The MR register values indicate the following:

  • MRTD: Contains the virtual firmware measurement, taken by TDX-module in SEAM mode. Virtual firmware (OVMF in Dstack's case) is the first code executed post-CVM startup, serving as the App code's trust anchor. Intel signs and guarantees TDX-module integrity.

  • RTMR: Measurements recorded by code executing within the CVM. In Dstack OS, these measurements are defined as:

    • RTMR0: OVMF records CVM's virtual hardware setup, including CPU count, memory size, and device configuration. While Dstack uses fixed devices, CPU and memory specifications can vary. RTMR0 can be computed from these specifications.
    • RTMR1: OVMF records the Linux kernel measurement.
    • RTMR2: Linux kernel records kernel cmdline (including rootfs hash) and initrd measurements.
    • RTMR3: initrd records Dstack App details, including compose hash, instance id, app id, rootfs hash, and key provider.

MRTD, RTMR0, RTMR1, and RTMR2 can be pre-calculated from the built image (given CPU+RAM specifications). Compare these with the verified quote's MRs to confirm correct base image code execution.

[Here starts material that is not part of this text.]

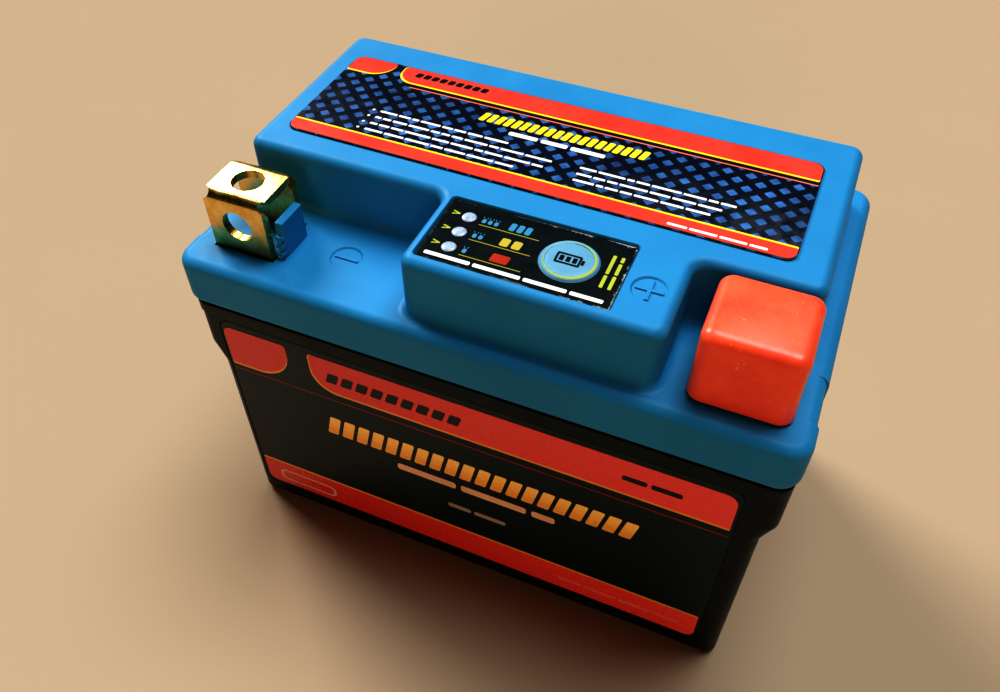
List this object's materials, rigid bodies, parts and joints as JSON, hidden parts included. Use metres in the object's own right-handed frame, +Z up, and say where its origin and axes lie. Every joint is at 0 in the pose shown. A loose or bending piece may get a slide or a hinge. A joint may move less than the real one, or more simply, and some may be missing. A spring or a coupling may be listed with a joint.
{
  "type": "motorcycle battery",
  "caption": "Compact motorcycle battery: black case, blue lid, folded brass terminals with bolt holes, lift-off terminal boot and charge indicator with a test button.",
  "frame": {"origin": "middle of the flat base, at the centre of the overall outline", "axes": "+X along the length from the negative to the positive terminal, +Y to the back, away from the terminals, +Z up"},
  "size_m": [0.113, 0.069, 0.087],
  "materials": {
    "case_plastic": "satin black moulding",
    "lid_plastic": "fine satin blue moulding",
    "sealing_bead": "matte",
    "label_film": "printed film, satin gloss",
    "indicator_film": "printed film, satin gloss",
    "brass": "bright rolled strip",
    "cap_rubber": "glossy orange-red soft vinyl",
    "lens": "pale translucent",
    "led_package": "white package",
    "circuit_board": "green solder mask",
    "steel": "plated",
    "button_plastic": "pale blue-grey dome",
    "chip_plastic": "moulded black",
    "nickel": "plated strip",
    "cell_pouch": "laminated foil",
    "foam": "closed-cell foam",
    "black_insulation": "silicone wire",
    "red_insulation": "silicone wire"
  },
  "bodies": {
    "housing": {"case": "case_plastic", "lid": "lid_plastic", "lid_seal": "sealing_bead", "front_label": "label_film", "top_label": "label_film", "negative_terminal": "brass", "positive_terminal": "brass", "indicator_film": "indicator_film", "lens_full": "lens", "lens_medium": "lens", "lens_low": "lens", "led_full": "led_package", "led_medium": "led_package", "led_low": "led_package", "indicator_board": "circuit_board", "board_screw_1": "steel", "board_screw_2": "steel", "board_screw_3": "steel", "switch_body": "steel", "cell_1": "cell_pouch", "cell_2": "cell_pouch", "cell_3": "cell_pouch", "cell_4": "cell_pouch", "cell_spacer_1": "foam", "cell_spacer_2": "foam", "cell_spacer_3": "foam", "tab_link_1": "nickel", "tab_link_2": "nickel", "tab_link_3": "nickel", "end_tab_negative": "nickel", "end_tab_positive": "nickel", "balance_board": "circuit_board", "balance_chip": "chip_plastic", "balance_resistor_1": "chip_plastic", "balance_resistor_2": "chip_plastic", "balance_resistor_3": "chip_plastic", "balance_resistor_4": "chip_plastic", "negative_lead": "black_insulation", "positive_lead": "red_insulation", "indicator_wire_negative": "black_insulation", "indicator_wire_positive": "red_insulation", "foam_left": "foam", "foam_right": "foam", "foam_front": "foam", "foam_back": "foam", "foam_base": "foam", "foam_top": "foam"},
    "test_button": {"test_button": "button_plastic", "switch_plunger": "chip_plastic"},
    "terminal_cap": {"terminal_cap": "cap_rubber"}
  },
  "joints": [
    {"name": "test_button_press", "type": "slide", "parent": "housing", "child": "test_button", "axis": [0, 0, -1], "range_m": [0, 0.0004], "stiffness_N_per_m": 1500, "springref_m": -0.0002},
    {"name": "terminal_cap_lift", "type": "slide", "parent": "housing", "child": "terminal_cap", "axis": [0, 0, 1], "range_m": [0, 0.03]}
  ]
}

RTMR3 differs as it contains runtime information like compose hash and instance id. Verify this by replaying the event log - if the calculated RTMR3 matches the quote's RTMR3, the event log information is valid. Then verify the compose hash, key provider, and other event log details match expectations.

2.2. Determining expected MRs

MRTD, RTMR0, RTMR1, and RTMR2 correspond to the image. Dstack OS builds all related software from source. Build version v0.4.0 using these commands:

git clone https://github.com/Dstack-TEE/meta-dstack.git
cd meta-dstack/
git checkout 15189bcb5397083b5c650a438243ce3f29e705f4
git submodule update --init --recursive
cd repro-build && ./repro-build.sh -n

The resulting dstack-v0.4.0.tar.gz contains:

  • ovmf.fd: virtual firmware
  • bzImage: kernel image
  • initramfs.cpio.gz: initrd
  • rootfs.cpio: root filesystem
  • metadata.json: image metadata, including kernel boot cmdline

Calculate image MRs using dstack-mr:

dstack-mr -cpu 4 -ram 4096 -metadata dstack-v0.4.0/metadata.json

Once these verification steps are completed successfully, the report_data contained in the verified quote can be considered authentic and trustworthy.

Conclusion

To verify Dstack App data trustworthiness:

  • Review source code for correctness and safety.
  • Build image from source.
  • Calculate MRTD, RTMR0, RTMR1, and RTMR2 values using dstack-mr.
  • Verify quote measurements:
    • Confirm MRTD, RTMR0, RTMR1, and RTMR2 match pre-calculated values.
    • Verify RTMR3 matches the event log replay result.
    • Confirm event log details (compose hash, instance id, app id, rootfs hash, key provider) match expectations.